Request: Print verbatim the opening line of the material and every subsequent line through the one containing "over a plane.".
Data section start
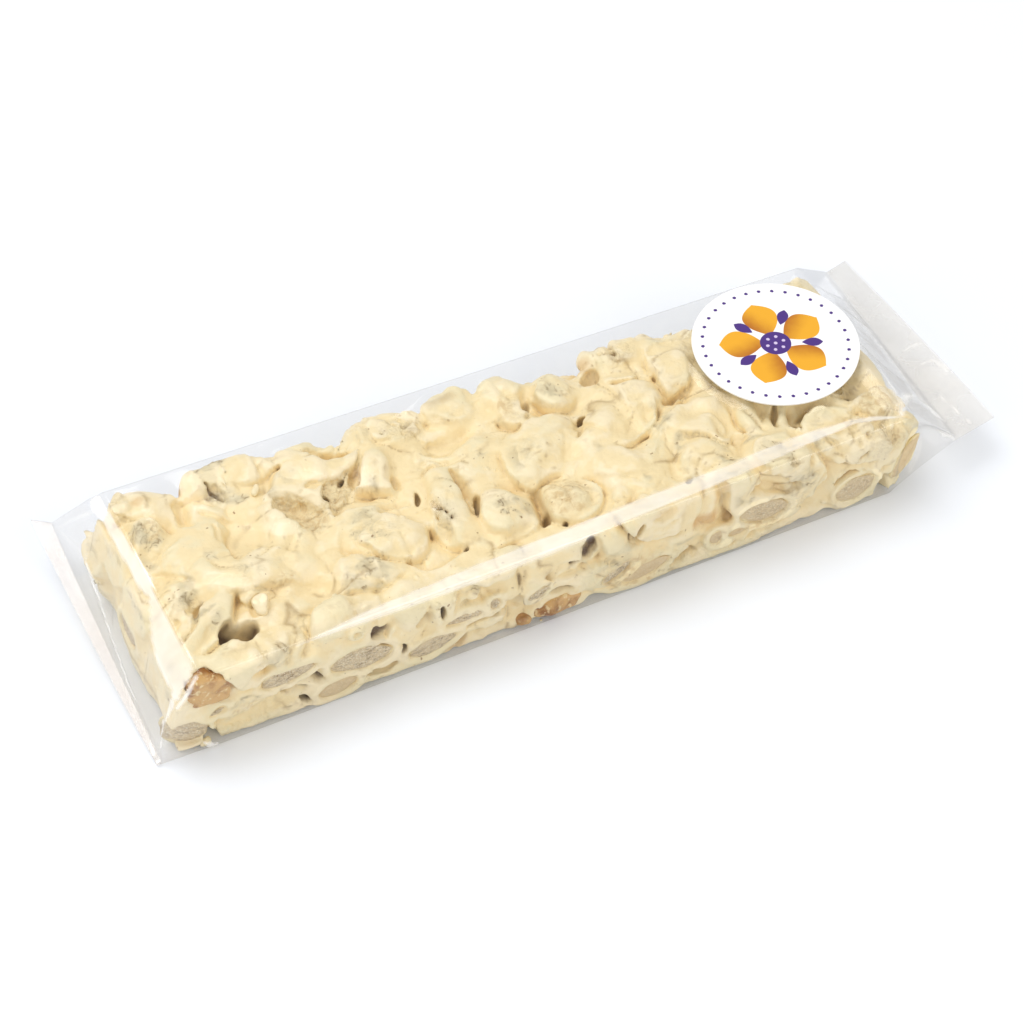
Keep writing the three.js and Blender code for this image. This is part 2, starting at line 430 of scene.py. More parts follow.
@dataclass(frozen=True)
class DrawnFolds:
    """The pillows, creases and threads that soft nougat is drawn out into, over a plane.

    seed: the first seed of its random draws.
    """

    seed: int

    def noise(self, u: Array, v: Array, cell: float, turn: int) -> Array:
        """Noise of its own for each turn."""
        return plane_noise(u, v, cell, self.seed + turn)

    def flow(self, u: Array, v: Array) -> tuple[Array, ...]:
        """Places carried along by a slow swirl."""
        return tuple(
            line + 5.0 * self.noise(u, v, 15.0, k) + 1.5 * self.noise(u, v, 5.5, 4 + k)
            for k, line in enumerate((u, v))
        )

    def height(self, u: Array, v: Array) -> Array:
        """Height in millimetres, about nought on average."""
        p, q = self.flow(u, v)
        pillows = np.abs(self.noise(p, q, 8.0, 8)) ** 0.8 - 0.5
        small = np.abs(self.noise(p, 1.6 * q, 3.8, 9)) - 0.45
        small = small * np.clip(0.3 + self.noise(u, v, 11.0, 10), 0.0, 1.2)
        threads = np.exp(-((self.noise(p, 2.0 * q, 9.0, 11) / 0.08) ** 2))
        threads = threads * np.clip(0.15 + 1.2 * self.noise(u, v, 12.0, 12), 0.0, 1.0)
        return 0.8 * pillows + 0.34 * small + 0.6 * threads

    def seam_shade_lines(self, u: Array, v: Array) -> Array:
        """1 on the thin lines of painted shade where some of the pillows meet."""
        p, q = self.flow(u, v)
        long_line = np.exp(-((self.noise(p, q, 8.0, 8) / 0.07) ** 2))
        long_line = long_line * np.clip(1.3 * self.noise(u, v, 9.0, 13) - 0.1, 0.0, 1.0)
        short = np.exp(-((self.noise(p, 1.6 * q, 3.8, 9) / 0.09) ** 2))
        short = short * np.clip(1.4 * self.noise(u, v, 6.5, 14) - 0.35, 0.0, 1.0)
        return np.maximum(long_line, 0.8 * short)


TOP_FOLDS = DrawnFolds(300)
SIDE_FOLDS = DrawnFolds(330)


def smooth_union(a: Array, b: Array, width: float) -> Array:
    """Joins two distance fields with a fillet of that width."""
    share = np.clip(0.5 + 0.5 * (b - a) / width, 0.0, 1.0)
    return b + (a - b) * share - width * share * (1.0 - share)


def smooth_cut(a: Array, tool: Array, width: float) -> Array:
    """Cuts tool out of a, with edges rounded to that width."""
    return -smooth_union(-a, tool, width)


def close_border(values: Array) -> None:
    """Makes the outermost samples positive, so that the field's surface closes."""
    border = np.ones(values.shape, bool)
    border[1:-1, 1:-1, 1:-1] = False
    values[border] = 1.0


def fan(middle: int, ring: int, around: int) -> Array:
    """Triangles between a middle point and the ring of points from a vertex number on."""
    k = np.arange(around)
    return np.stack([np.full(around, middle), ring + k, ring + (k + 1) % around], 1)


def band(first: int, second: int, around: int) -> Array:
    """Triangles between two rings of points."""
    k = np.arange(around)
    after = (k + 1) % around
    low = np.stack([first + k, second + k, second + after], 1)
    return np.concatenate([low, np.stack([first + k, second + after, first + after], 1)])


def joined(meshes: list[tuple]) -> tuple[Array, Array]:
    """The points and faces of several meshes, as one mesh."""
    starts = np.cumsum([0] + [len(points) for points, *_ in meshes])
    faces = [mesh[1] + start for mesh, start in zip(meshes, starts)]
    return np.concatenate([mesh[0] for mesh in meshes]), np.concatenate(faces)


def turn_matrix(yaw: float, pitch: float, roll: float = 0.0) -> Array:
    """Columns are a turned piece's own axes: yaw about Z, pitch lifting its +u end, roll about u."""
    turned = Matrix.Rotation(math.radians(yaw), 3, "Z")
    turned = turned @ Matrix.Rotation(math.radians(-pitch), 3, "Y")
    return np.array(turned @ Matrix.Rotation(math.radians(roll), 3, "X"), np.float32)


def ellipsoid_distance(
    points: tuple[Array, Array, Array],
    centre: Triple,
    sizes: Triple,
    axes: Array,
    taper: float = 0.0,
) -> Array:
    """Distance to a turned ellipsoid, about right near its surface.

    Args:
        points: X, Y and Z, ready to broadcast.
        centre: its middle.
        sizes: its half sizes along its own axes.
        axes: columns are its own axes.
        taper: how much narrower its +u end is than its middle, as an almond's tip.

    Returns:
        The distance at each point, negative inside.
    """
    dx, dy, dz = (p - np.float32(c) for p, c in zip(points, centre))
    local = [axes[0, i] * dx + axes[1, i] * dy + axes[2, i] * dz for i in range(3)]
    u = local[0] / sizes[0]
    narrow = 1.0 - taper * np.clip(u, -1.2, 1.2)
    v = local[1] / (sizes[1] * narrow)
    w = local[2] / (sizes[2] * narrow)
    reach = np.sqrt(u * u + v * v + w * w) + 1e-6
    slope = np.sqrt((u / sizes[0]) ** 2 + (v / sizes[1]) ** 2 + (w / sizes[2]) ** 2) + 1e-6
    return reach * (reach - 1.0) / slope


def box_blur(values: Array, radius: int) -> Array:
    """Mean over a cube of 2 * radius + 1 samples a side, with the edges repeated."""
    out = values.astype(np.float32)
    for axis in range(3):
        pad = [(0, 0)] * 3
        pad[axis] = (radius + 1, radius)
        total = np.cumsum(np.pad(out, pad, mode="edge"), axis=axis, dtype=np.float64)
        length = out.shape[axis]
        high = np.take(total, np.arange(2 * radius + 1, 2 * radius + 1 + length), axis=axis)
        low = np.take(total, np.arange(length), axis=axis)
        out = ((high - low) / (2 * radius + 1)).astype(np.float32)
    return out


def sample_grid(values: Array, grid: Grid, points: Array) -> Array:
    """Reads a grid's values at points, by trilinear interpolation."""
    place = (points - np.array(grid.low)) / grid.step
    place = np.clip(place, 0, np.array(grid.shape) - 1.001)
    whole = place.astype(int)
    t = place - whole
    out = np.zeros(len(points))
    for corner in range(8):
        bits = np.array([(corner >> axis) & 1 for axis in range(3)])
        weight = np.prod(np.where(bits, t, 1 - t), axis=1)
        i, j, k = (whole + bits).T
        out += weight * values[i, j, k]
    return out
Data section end
Problem solution:
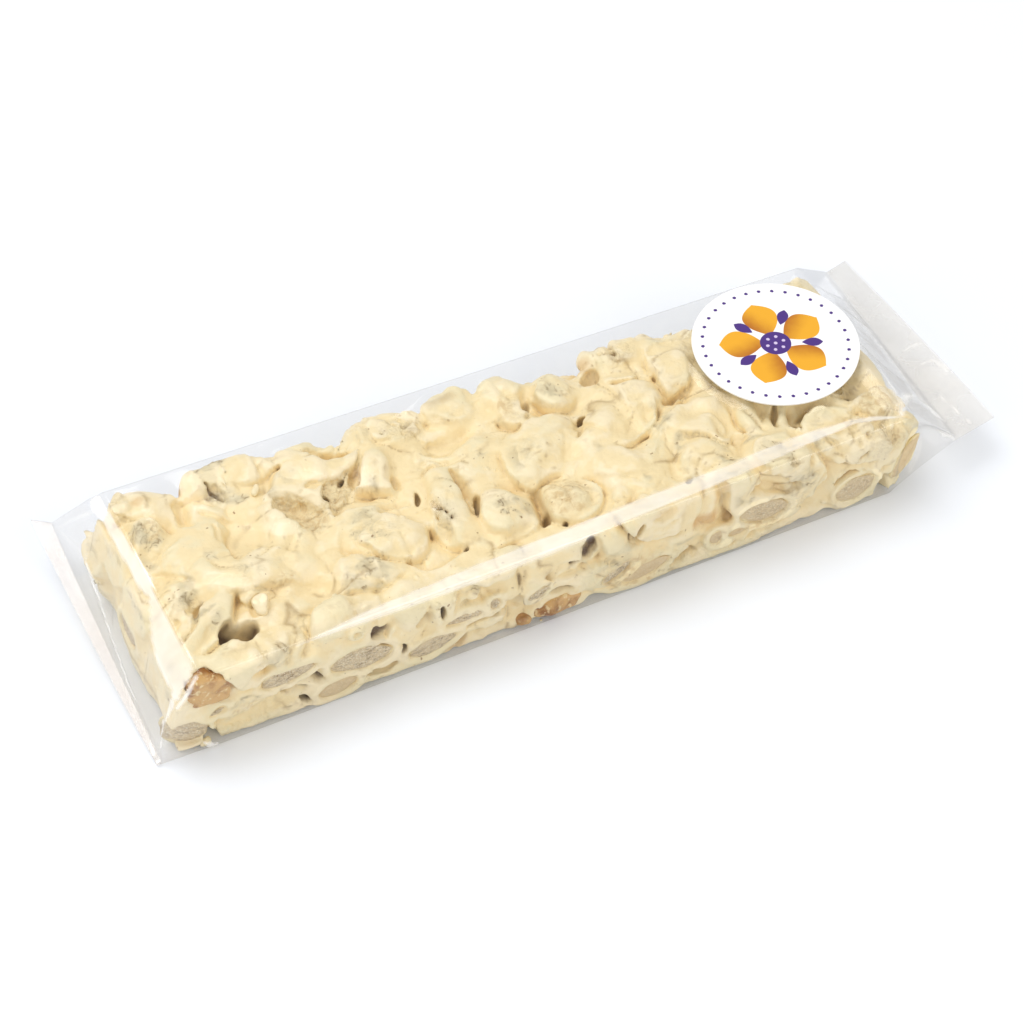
Keep writing the three.js and Blender code for this image. This is part 2, starting at line 430 of scene.py. More parts follow.
@dataclass(frozen=True)
class DrawnFolds:
    """The pillows, creases and threads that soft nougat is drawn out into, over a plane.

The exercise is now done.